A 2019 MacBook Pro, which was used to investigate a crypto exchange hack and facilitate the "largest ever financial seizure" of bitcoin (BTC), will be displayed at the Smithsonian's National Museum of American History.
The laptop, which stored the data necessary to trace and recover nearly 120,000 stolen bitcoin (BTC) from the Bitfinex crypto exchange in 2022, was used by Chris Janczewski, an Internal Revenue Service (IRS) agent. According to the museum, the computer was used between 2021 and 2023 and is now part of "The Value of Money" gallery, set to reopen later this year.
The laptop was sent by the US Department of the Treasury after Magistrate Judge Zia Faruqui wrote to the Smithsonian’s National Numismatic Collection, emphasizing the significance of the Bitfinex case and the pivotal role Janczewski’s laptop played in solving it.

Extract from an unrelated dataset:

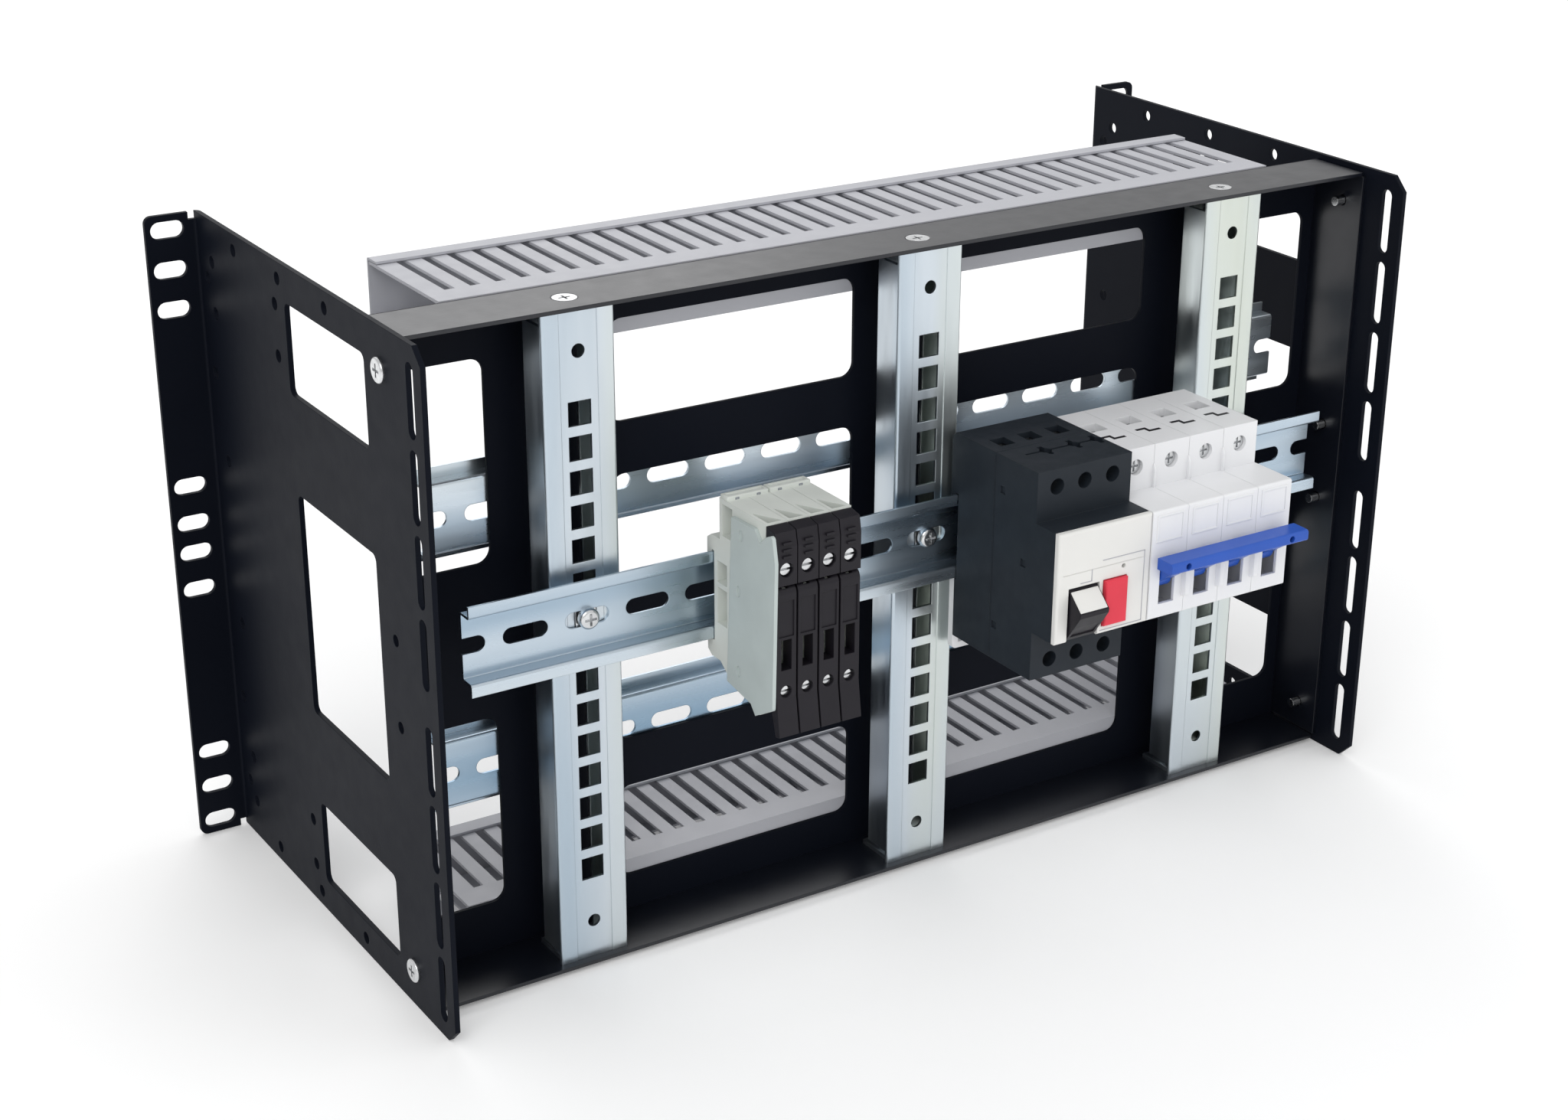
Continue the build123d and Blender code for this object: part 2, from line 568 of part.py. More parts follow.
for index in range(terminals):
    x0 = terminal_x0 + index * terminal_pitch + 0.35
    x1 = x0 + terminal_width - 0.7
    centre_x = (x0 + x1) / 2
    with BuildPart() as lever:
        barrel(x0, x1, pivot_depth, pivot_z, pivot_radius)
        slab(x0, x1, (
            (pivot_depth - 2.6, pivot_z), (pivot_depth + pivot_radius, pivot_z),
            (face_front, device_z - 25.5), (face_front + 2.2, device_z - 40.2),
            (face_front - 0.6, device_z - 40.8), (body_front + 2.4, device_z - 27),
            (body_front + 1.1, device_z - 24), (body_front + 1.1, device_z + 8),
        ))
        # label field, window and screwdriver hole
        box(centre_x - 3.2, centre_x + 3.2, face_front - 0.5, face_front + 1, device_z - 1.5,
            device_z + 12.5, mode=Mode.SUBTRACT)
        box(centre_x - 2.2, centre_x + 2.2, body_front, face_front + 1, device_z - 14.6, device_z - 2.6,
            mode=Mode.SUBTRACT)
        rod(centre_x, lower_screw_z, 2.4, body_front, face_front + 4, mode=Mode.SUBTRACT)
        # fork around the housing's lug
        fork_radius = lug_radius + 0.35
        barrel(centre_x - 1.3, centre_x + 1.3, pivot_depth, pivot_z, fork_radius, mode=Mode.SUBTRACT)
        box(centre_x - 1.3, centre_x + 1.3, pivot_depth - pivot_radius - 1, pivot_depth + fork_radius,
            pivot_z - fork_radius, pivot_z + pivot_radius + 1, mode=Mode.SUBTRACT)
        barrel(x0 - 1, x1 + 1, pivot_depth, pivot_z, lever_pin_radius + 0.1, mode=Mode.SUBTRACT)
    save(lever, f"fuse_lever_{index + 1}")

terminal_centres = [terminal_x0 + index * terminal_pitch + terminal_width / 2 for index in range(terminals)]
with BuildPart() as cartridges:
    with BuildSketch(Plane.XY.offset(device_z - 14)):
        with Locations([(x, y_at(fuse_depth)) for x in terminal_centres]):
            Circle(2.5)
    extrude(amount=20)
save(cartridges, "fuse_cartridges")

with BuildPart() as fuse_clips:
    for x in terminal_centres:
        for z in (device_z - 13.5, device_z + 1.0):
            box(x - 3.1, x + 3.1, fuse_depth - 6, fuse_depth - 2.6, z, z + 4.5)
            for flank in (-1, 1):
                box(x + flank * 2.55, x + flank * 3.1, fuse_depth - 2.6, fuse_depth + 1.5, z, z + 4.5)
save(fuse_clips, "fuse_clips")

with BuildPart() as lever_pins:
    for x in terminal_centres:
        barrel(x - terminal_width / 2 + 0.5, x + terminal_width / 2 - 0.5, pivot_depth, pivot_z,
               lever_pin_radius)
save(lever_pins, "fuse_lever_pins")

with BuildPart() as terminal_screws:
    for x in terminal_centres:
        for z, front in ((upper_screw_z, face_front - 1.2), (lower_screw_z, body_front - 0.4)):
            rod(x, z, 2.3, front - 2.4, front)
            rod(x, z, 1.5, clamp_depth + 4, front - 2.4)
            box(x - 2.5, x + 2.5, front - 1.0, front + 0.1, z - 0.4, z + 0.4, mode=Mode.SUBTRACT)
save(terminal_screws, "fuse_terminal_screws")

with BuildPart() as terminal_clamps:
    for x in terminal_centres:
        for z in (upper_screw_z, lower_screw_z):
            box(x - 2.7, x + 2.7, clamp_depth + 0.4, clamp_depth + 11.6, z - 3.7, z + 3.7)
            box(x - 1.9, x + 1.9, clamp_depth + 1.4, clamp_depth + 8.4, z - 4, z + 4, mode=Mode.SUBTRACT)
            rod(x, z, 1.7, clamp_depth + 8, clamp_depth + 13, mode=Mode.SUBTRACT)
save(terminal_clamps, "fuse_terminal_clamps")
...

Ellen Feingold, curator of the National Numismatic Collection at the Smithsonian, said "The laptop and the case surrounding it reveal how our understanding of cryptocurrency has evolved since its inception and why this evolution matters.Do
According to Feingold, this historic computer "captures this shift in our knowledge and the real-world implications of Bitcoin’s traceability."
Feingold has also collected other items representing the crypto industry, including industry magazines, physical coins engraved with holograms for accessing BTC, bitcoin-themed jewelry, and other related objects.
She noted that the laptop, displayed alongside seashells, tea, stones, silver, gold, paper, and plastic, is "a continuation of human beings defining and redefining value relative to the world around them."
As reported by Cybernews, last week, the Bitfinex hacker Ilya Lichtenstein, 35, was sentenced to five years in prison. His wife, Heather Morgan, 34, received an 18-month sentence for helping her husband launder the stolen funds.
Today, the stolen bitcoin is valued at more than $11 billion.